Method of Pursuing Peace

Question

I understand that Aaharon the brother of Moshe Rabeinu in a famous story lied for the sake of Shalom, to bring togather two brothers quarraling. This seems unethical to me. Couldnt he use language rather than deceit and masquerade? Were the common Yiddin back in the desert at that time too wrapped up in their nomadic survival struggles to hear someone say: “Golly I almost feel like lying to bring you togather, cant you see that you are brothers, faced with wandering the dusty desert, why am I even THINKING of resorting to a rediculous scheme like that! Hear me out, and see through a moments escalation of drama to the truth of your love for eachother. Because truth has a way of winning out in the end without the need for deceit.
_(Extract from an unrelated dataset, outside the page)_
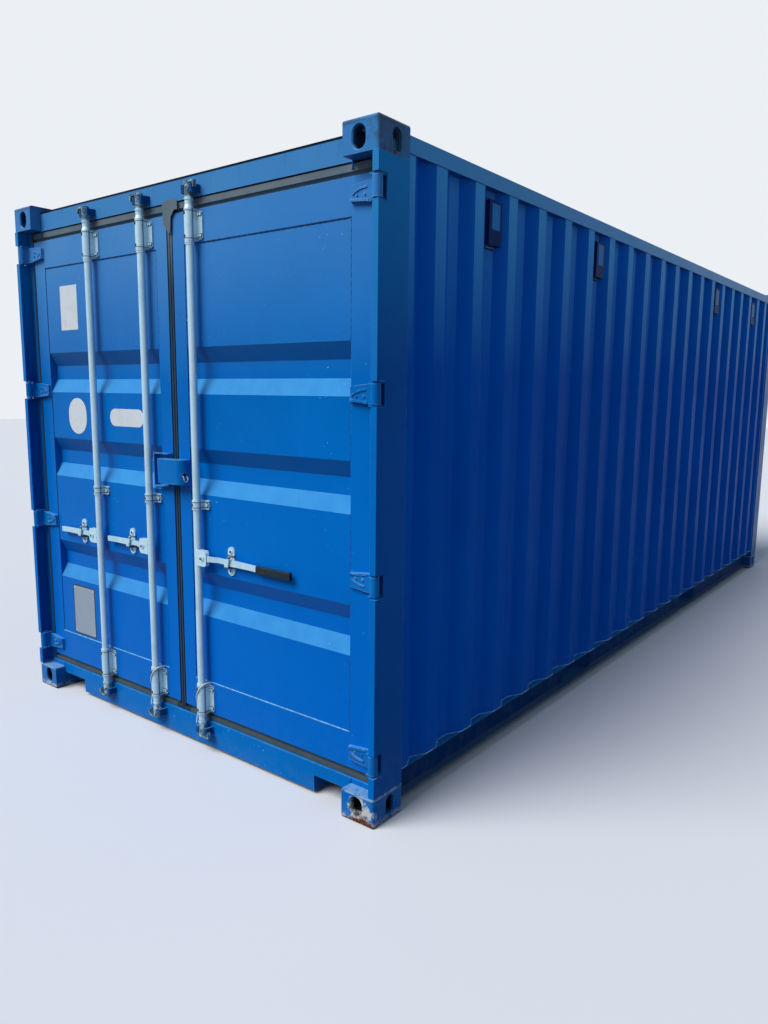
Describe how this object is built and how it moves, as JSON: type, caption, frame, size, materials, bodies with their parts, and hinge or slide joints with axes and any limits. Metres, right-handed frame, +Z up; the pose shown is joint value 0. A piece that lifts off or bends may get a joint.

Maybe they were having a fight that warranted them not speaking to eachother. Maybe they were both keenly aware of their melodrama? Maybe they thought it wasnt time to repatch things up? What is the lesson here? Not to trust your own self? To meddle in between people to try to match them up against their own will? To sneak and connive something as holy as Emes?

15 years

Answers

  1. The Midrash is teaching us that in our imperfect world absolute truth and peace sometimes collide. For example, you may be at a wedding and want to wish condolences to the groom (or bride) – that would be absolute truth. However, the obligation of peace tells us that we should say “Mazaltov! He/she is wonderful, good looking etc. etc.” Jewish law says that in such a case, truth has to give way to peace between people. (Babylonian Talmud, Ketuvot 17a) I don’t think that we have to assume that the example the Midrash gives literally happened. It is teaching us that when Aron felt it was needed he was prepared to, and did, change the truth for the sake of peace. The concept of truth is speaking and acting in accordance with the ultimate reality. That reality is God’s will and hence even when Aron “lied” he was in fact speaking in accordance with that ultimate reality.